La politica internazionale americana entra così in una sorta di terra incognita, dove la bussola del presidente è ora nelle mani di un politico del Kansas (Pompeo è stato un congressman, cocco della destra del Tea Party) che è molto simile a lui per temperamento e indole decisionista (sono le principali ragioni date della sua scelta da Trump, che con lui sente sulla stessa «lunghezza d’onda»).
Un personaggio, dunque, per quanto è dato finora sapere, che non farà niente per contenere o smussare le sortite del presidente ma al contrario gli farà volentieri da sponda e da moltiplicatore. L’opposto di quel che cercava di fare T-Rex, uomo di mondo con la sua lunga esperienza alla guida di una multinazionale, la Exxon-Mobil, anch’egli privo di un curriculum diplomatico ma avvezzo per mestiere alle trattative con i più diversi e più distanti interlocutori.

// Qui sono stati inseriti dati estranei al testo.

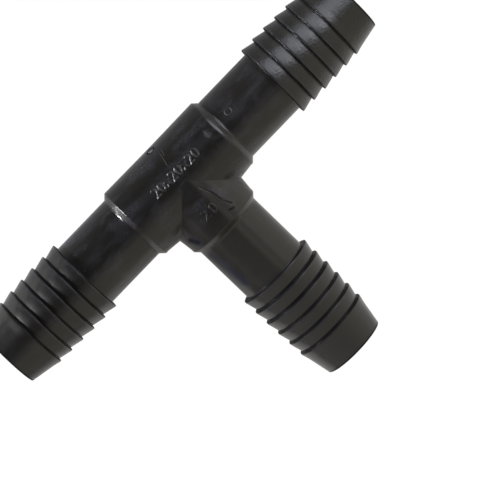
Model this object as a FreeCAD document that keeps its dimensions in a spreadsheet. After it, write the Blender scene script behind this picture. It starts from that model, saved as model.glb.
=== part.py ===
import FreeCAD, Part
import os
import Sketcher

# Equal barbed insert tee for 3/4 in soft irrigation pipe, in millimetres.
# The real thing is one injection moulding. It is modelled region by region: the hub, where the run and
# the branch meet, and the three barbed spigots that continue it. Neighbours share the ring-shaped face
# where the hub's shoulder ends and the spigot's stem begins. The axes of the run (X) and of the branch (-Y)
# cross at the origin, and the tee lies flat.

doc = FreeCAD.newDocument("insert_tee")

# --- Driving sizes ----------------------------------------------------------------------------------------

SIZES = {
    # waterway and walls, counted outwards from the bore
    "bore_radius": 7.6,
    "stem_wall": 2.22,
    "shoulder_height": 1.29,
    "collar_inset": 0.06,
    "waist_sink": 0.12,
    # hub, along each arm from the crossing of the axes
    "hub_reach": 16.15,
    "shoulder_length": 1.33,
    "shoulder_round": 0.25,
    # swelling in the two crotches between run and branch
    "flare_sunk": 0.1,
    "flare_lean": 6.3,
    "flare_inset": 2.0,
    # stem and barbs, along each spigot from the end of the shoulder
    "stem_length": 17.5,
    "barb_pitch": 4.02,
    "barb_height": 1.42,
    "barb_depth": 0.86,
    "barb_land": 0.35,
    "barb_lean": 0.15,
    "barb_drop": 0.13,
    # nose outboard of the last barb: a short steep lead, then a long gentle one
    "nose_length": 8.78,
    "lead_length": 2.2,
    "lead_drop": 0.48,
    "nose_wall": 1.54,
    "nose_round": 0.3,
    "mouth_chamfer": 0.35,
    # gate on the back of the hub: a dished recess that holds the torn stub of the runner
    "gate_lift": 17.0,
    "recess_radius": 1.4,
    "recess_depth": 0.3,
    "stub_radius": 0.8,
    "stub_tip_radius": 0.65,
    "stub_proud": 0.1,
}
BARBS = 6
LEVEL_BARBS = 3  # crests of one height, after which each crest steps down towards the nose

sheet = doc.addObject("Spreadsheet::Sheet", "sizes")
for row, (name, size) in enumerate(SIZES.items(), start=1):
    sheet.set(f"A{row}", name)
    sheet.set(f"B{row}", str(size))
    sheet.setAlias(f"B{row}", name)
doc.recompute()

# Radii and stations that follow from the driving sizes, as expressions on the sheet.
BORE = "sizes.bore_radius"
STEM = f"({BORE} + sizes.stem_wall)"
HUB = f"({STEM} + sizes.shoulder_height)"
WAIST = f"({HUB} - sizes.waist_sink)"
COLLAR = f"({HUB} - sizes.collar_inset)"
CREST = f"({STEM} + sizes.barb_height)"
NOSE = f"({BORE} + sizes.nose_wall)"
HUB_END = "(sizes.hub_reach + sizes.shoulder_length)"
FIRST_BARB = f"({HUB_END} + sizes.stem_length)"
LAST_BARB = f"({FIRST_BARB} + {BARBS - 1} * sizes.barb_pitch)"
ARM_END = f"({LAST_BARB} + sizes.nose_length)"


def size_of(expression):
    """The value of an expression on the sheet, as a plain number."""
    return float(sheet.evalExpression(expression))


# --- Sketches and features --------------------------------------------------------------------------------


def origin_plane(body, role):
    return next(plane for plane in body.Origin.OriginFeatures if plane.Role == role)


def new_sketch(body, label, plane):
    """An empty sketch on one of the body's own origin planes."""
    sketch = body.newObject("Sketcher::SketchObject", label)
    sketch.AttachmentSupport = [(origin_plane(body, plane), "")]
    sketch.MapMode = "FlatFace"
    return sketch


def bind(sketch, expression, *constraint):
    """Add a constraint whose value is an expression on the sheet."""
    index = sketch.addConstraint(Sketcher.Constraint(*constraint, size_of(expression)))
    sketch.setExpression(f"Constraints[{index}]", expression)


def draw_outline(sketch, corners):
    """Close an outline of straight edges through corners, (x, y) expressions in which "0" is on an axis."""
    points = [FreeCAD.Vector(size_of(x), size_of(y), 0) for x, y in corners]
    for start, end in zip(points, points[1:] + points[:1]):
        sketch.addGeometry(Part.LineSegment(start, end), False)
    for number, (x, y) in enumerate(corners):
        before = (number - 1) % len(corners)
        sketch.addConstraint(Sketcher.Constraint("Coincident", before, 2, number, 1))
        for kind, axis, place in (("DistanceX", -2, x), ("DistanceY", -1, y)):
            if place == "0":
                sketch.addConstraint(Sketcher.Constraint("PointOnObject", number, 1, axis))
            else:
                bind(sketch, place, kind, -1, 1, number, 1)


def turn(body, kind, label, sketch, axis):
    """Revolve the sketch fully about one of its axes or edges, to add (Revolution) or to cut (Groove)."""
    doc.recompute()
    feature = body.newObject(f"PartDesign::{kind}", label)
    feature.Profile = sketch
    feature.ReferenceAxis = (sketch, [axis])
    feature.Angle = 360
    doc.recompute()
    return feature


def dress(body, kind, label, edges, size, value):
    """Round (Fillet, Radius) or bevel (Chamfer, Size) the named edges of the body's last feature."""
    base = body.Tip
    feature = body.newObject(f"PartDesign::{kind}", label)
    feature.Base = (base, edges)
    feature.setExpression(size, value)
    doc.recompute()
    return feature


def circles(shape, direction, station, radius):
    """Names of the circular edges about a main axis, at a distance along it and with a radius."""
    names = []
    for number, edge in enumerate(shape.Edges, start=1):
        curve = edge.Curve
        if not isinstance(curve, Part.Circle):
            continue
        along = curve.Center.dot(direction)
        aside = (curve.Center - direction * along).Length
        if aside < 1e-4 and abs(along - station) < 1e-4 and abs(curve.Radius - radius) < 1e-4:
            names.append(f"Edge{number}")
    return names


def leaning(u, w, angle, x="0", y="0"):
    """The corner at u along and w to the left of a line that leaves (x, y) at an angle in degrees."""
    cosine, sine = f"cos(({angle}) * 1deg)", f"sin(({angle}) * 1deg)"
    return f"{x} + ({u}) * {cosine} - ({w}) * {sine}", f"{y} + ({u}) * {sine} + ({w}) * {cosine}"


# --- Hub: barrel of the run with the collar of the branch -------------------------------------------------

hub = doc.addObject("PartDesign::Body", "tee_hub")

# The barrel is slightly waisted between its two shoulders, as a thick wall sinks when it cools.
barrel = new_sketch(hub, "barrel_profile", "XY_Plane")
draw_outline(
    barrel,
    [
        (f"-{HUB_END}", "0"),
        (f"-{HUB_END}", STEM),
        ("-sizes.hub_reach", HUB),
        ("0", WAIST),
        ("sizes.hub_reach", HUB),
        (HUB_END, STEM),
        (HUB_END, "0"),
    ],
)
turn(hub, "Revolution", "barrel", barrel, "H_Axis")

collar = new_sketch(hub, "collar_profile", "XY_Plane")
draw_outline(
    collar,
    [
        ("0", "0"),
        (COLLAR, "0"),
        (COLLAR, "-sizes.hub_reach"),
        (STEM, f"-{HUB_END}"),
        ("0", f"-{HUB_END}"),
    ],
)
turn(hub, "Revolution", "collar", collar, "V_Axis")

shoulders = []
for direction, radius in (((1, 0, 0), HUB), ((-1, 0, 0), HUB), ((0, -1, 0), COLLAR)):
    direction = FreeCAD.Vector(*direction)
    shoulders += circles(hub.Shape, direction, size_of("sizes.hub_reach"), size_of(radius))
dress(hub, "Fillet", "shoulder_rounds", shoulders, "Radius", "sizes.shoulder_round")

# Each crotch swells: a narrower barrel leans out of the run and another out of the branch, and both surface
# only beside the crotch. The right-hand pair is mirrored to the left.
flares = []
for label, angle, radius, axis_side, on_branch in (
    ("run_flare", "180 + sizes.flare_lean", HUB, "-1", False),
    ("branch_flare", "90 - sizes.flare_lean", COLLAR, "1", True),
):
    sunk = f"({radius} - sizes.flare_sunk)"
    start = (sunk, "-sizes.hub_reach") if on_branch else ("sizes.hub_reach", f"-{sunk}")
    length = f"(sizes.hub_reach - {COLLAR} / 2)"
    axis = f"{axis_side} * ({radius} - sizes.flare_inset)"
    profile = new_sketch(hub, f"{label}_profile", "XY_Plane")
    corners = [("0", axis), (length, axis), (length, "0"), ("0", "0")]
    draw_outline(profile, [leaning(u, w, angle, *start) for u, w in corners])
    flares.append(turn(hub, "Revolution", label, profile, "Edge1"))

left_flares = hub.newObject("PartDesign::Mirrored", "left_flares")
left_flares.Originals = flares
left_flares.MirrorPlane = (origin_plane(hub, "YZ_Plane"), [""])
hub.Tip = left_flares
doc.recompute()

# The two core pins meet in the middle. Each bore is cut a little past the shoulder's end face.
past = f"({HUB_END} + {BORE})"
run_bore = new_sketch(hub, "run_bore_profile", "XY_Plane")
draw_outline(run_bore, [(f"-{past}", "0"), (f"-{past}", BORE), (past, BORE), (past, "0")])
turn(hub, "Groove", "run_bore", run_bore, "H_Axis")

branch_bore = new_sketch(hub, "branch_bore_profile", "XY_Plane")
draw_outline(branch_bore, [("0", "0"), (BORE, "0"), (BORE, f"-{past}"), ("0", f"-{past}")])
turn(hub, "Groove", "branch_bore", branch_bore, "V_Axis")

# Gate: the recess is a shallow cone, and the stub stands on its floor. Both are turned about an axis that
# leaves the run's axis at right angles, lifted from the back of the hub towards the top.
floor = f"({WAIST} - sizes.recess_depth)"
above = f"({WAIST} + sizes.recess_depth)"
foot = f"({floor} - sizes.recess_depth)"
tip = f"({WAIST} + sizes.stub_proud)"
recess = [(floor, "0"), (WAIST, "sizes.recess_radius"), (above, "sizes.recess_radius"), (above, "0")]
stub = [(foot, "0"), (foot, "sizes.stub_radius"), (tip, "sizes.stub_tip_radius"), (tip, "0")]
for kind, label, corners in (("Groove", "gate_recess", recess), ("Revolution", "gate_stub", stub)):
    profile = new_sketch(hub, f"{label}_profile", "YZ_Plane")
    draw_outline(profile, [leaning(u, w, "sizes.gate_lift") for u, w in corners])
    turn(hub, kind, label, profile, "Edge4")

# --- Spigots: stem, barbs and nose, one on each arm -------------------------------------------------------


def spigot_corners():
    """The spigot's half section along X: out over the stem, barbs and nose, and back along the bore."""
    corners = [(HUB_END, BORE), (HUB_END, STEM)]
    root = STEM
    for barb in range(BARBS):
        station = f"({FIRST_BARB} + {barb} * sizes.barb_pitch)"
        crest = f"({CREST} - {max(0, barb + 1 - LEVEL_BARBS)} * sizes.barb_drop)"
        corners.append((f"{station} - sizes.barb_lean", root))
        corners.append((station, crest))
        corners.append((f"{station} + sizes.barb_land", crest))
        root = f"({crest} - sizes.barb_depth)"
    corners.append((f"{station} + sizes.lead_length", f"{crest} - sizes.lead_drop"))
    return corners + [(ARM_END, NOSE), (ARM_END, BORE)]


spigots = []
for node, heading in (("run_spigot_right", 0), ("run_spigot_left", 180), ("branch_spigot", -90)):
    spigot = doc.addObject("PartDesign::Body", node)
    section = new_sketch(spigot, f"{node}_section", "XY_Plane")
    draw_outline(section, spigot_corners())
    turn(spigot, "Revolution", f"{node}_wall", section, "H_Axis")
    along = FreeCAD.Vector(1, 0, 0)
    rim = circles(spigot.Shape, along, size_of(ARM_END), size_of(NOSE))
    dress(spigot, "Fillet", f"{node}_rim_round", rim, "Radius", "sizes.nose_round")
    mouth = circles(spigot.Shape, along, size_of(ARM_END), size_of(BORE))
    dress(spigot, "Chamfer", f"{node}_mouth_chamfer", mouth, "Size", "sizes.mouth_chamfer")
    spigot.Placement.Rotation = FreeCAD.Rotation(FreeCAD.Vector(0, 0, 1), heading)
    spigots.append(spigot)

# --- Check and write --------------------------------------------------------------------------------------

doc.recompute()
failed = [item.Name for item in doc.Objects if {"Invalid", "Error"} & set(item.State)]
nodes = [hub, *spigots]
for node in nodes:
    if node.Shape.isNull() or not node.Shape.isValid() or len(node.Shape.Solids) != 1:
        failed.append(node.Label)
if failed:
    raise RuntimeError("not built: " + ", ".join(failed))

os.makedirs("parts", exist_ok=True)
for node in nodes:
    node.Shape.exportStep(f"parts/{node.Label}.step")
    print(f"{node.Label}: {node.Shape.Volume:.1f} mm3, {len(node.Shape.Faces)} faces")
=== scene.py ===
"""A barbed insert tee for irrigation hose, moulded in black plastic, lying flat on a pale bench."""
from math import cos, radians, sin

import bpy
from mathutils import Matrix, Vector


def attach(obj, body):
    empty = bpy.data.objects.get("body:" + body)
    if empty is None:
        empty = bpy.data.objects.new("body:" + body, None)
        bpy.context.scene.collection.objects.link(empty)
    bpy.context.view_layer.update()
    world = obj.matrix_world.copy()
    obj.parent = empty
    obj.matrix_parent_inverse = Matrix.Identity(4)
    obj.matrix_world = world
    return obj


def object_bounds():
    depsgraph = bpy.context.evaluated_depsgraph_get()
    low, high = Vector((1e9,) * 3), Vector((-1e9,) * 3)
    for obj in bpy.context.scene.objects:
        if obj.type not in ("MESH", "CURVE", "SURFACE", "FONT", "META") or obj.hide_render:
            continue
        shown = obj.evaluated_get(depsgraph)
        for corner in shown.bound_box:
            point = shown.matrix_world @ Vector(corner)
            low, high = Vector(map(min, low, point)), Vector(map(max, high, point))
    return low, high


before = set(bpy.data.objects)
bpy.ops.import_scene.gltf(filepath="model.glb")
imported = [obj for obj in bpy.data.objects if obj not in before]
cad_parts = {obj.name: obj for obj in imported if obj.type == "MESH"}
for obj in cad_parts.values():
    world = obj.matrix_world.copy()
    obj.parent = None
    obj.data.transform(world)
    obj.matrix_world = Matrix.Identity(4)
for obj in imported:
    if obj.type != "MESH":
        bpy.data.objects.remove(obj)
cad_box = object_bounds()
scene = bpy.context.scene

# Camera: a long lens almost straight above the tee, leaning a little from the back of the run, and
# turned so that the run rises to the right.
scene.view_settings.view_transform = "Standard"
camera = bpy.data.objects.new("camera", bpy.data.cameras.new("camera"))
scene.collection.objects.link(camera)
scene.camera = camera
camera.location = (-0.00106, 0.07893, 0.74629)
camera.rotation_euler = (radians(-5.564), radians(-5.803), radians(-45.791))
camera.data.lens = 208.93
camera.data.sensor_width = 36
camera.data.clip_end = 20

# Bench: a wide sheet of board that the tee rests on, plain white to look at. The gloss of the
# plastic mirrors it darker, in a tone of painted light and shade that turns paler to the front,
# most of all on the right.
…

Con l’uscita di Tillerson e l’ingresso di Pompeo, l’unico «adulto» tra i ministri che contano è adesso Mad Dog Mattis, il segretario alla difesa, un militare che sa riconoscere, dopo anni di inutile crudeltà bellica, che l’unica via in Afghanistan è quella della diplomazia. Un falco anch’egli, ma non un avventurista. Chissà se in grado di fare da contrappeso al duo Trump-Pompeo.
Della «visione internazionale» di Pompeo è soprattutto nota l’idiosincrasia petulante all’intesa con l’Iran, quell’Iran Deal che con la distensione con Cuba, è la pietra miliare della politica internazionale dell’era Obama.
L’ex petroliere Tillerson non voleva sentir parlare di rompere il patto, anche perché sottoscritto da Ue, Francia, Germania, Regno Unito, Germania, Cina e Russia, oltre che da Usa e Iran. La divergenza con Trump è l’unico punto di merito citato dal presidente per giustificare la frattura con il segretario di stato.
Si va dunque verso una nuova crisi nelle relazioni con la nazione sciita? Mentre verso la Corea del nord Trump tende la mano?
Si tratta di capire come si connettono tra loro i due quadranti medio ed estremo orientali che in questo momento sono al centro dell’attenzione degli americani. A questa considerazione va aggiunta la questione dei dazi, con i suoi riverberi nelle relazioni internazionali. La recente uscita del principale consigliere economico di Trump, Gary Cohn, in dissenso con lui sulla questione dei dazi per acciaio e alluminio, può essere collegata all’estromissione di Tillerson, che per formazione non è un sostenitore del protezionismo oggi in voga alla Casa bianca.
Un protezionismo che complica le relazioni commerciali con partner storici ma anche inevitabilmente, le relazioni politiche.
Quel tanto, molto poco per la verità, di ragionevolezza che poteva ancora albergare nell’amministrazione Trump sembra evaporare del tutto.
Falchi e incompetenti dominano incontrastati la cerchia ristretta del presidente. Falchi particolarmente deplorevoli, come lo stesso Pompeo e soprattutto la sua vice, che ha preso il suo posto.
Sarà pure la prima donna a ricoprire il ruolo di direttrice della Cia, come si vanta l’illustre alfiere delle donne che l’ha nominata, ma è uno dei personaggi più loschi dell’agenzia. Gina Haspel è nota per aver gestito una prigione segreta della Cia in Thailandia, «Occhio di gatto» all’epoca della presidenza Bush, dove detenuti sospettati di essere parte di al Qaeda subivano torture terribili, tra cui il famigerato waterboarding, una pratica che simula l’annegamento. Trump è un sostenitore del waterboarding, e coerentemente ha promosso Gina, che da qual periodo in poi, si è distinta per altre nefandezze, una scelta oggi opportunamente denunciata da Human Rights First.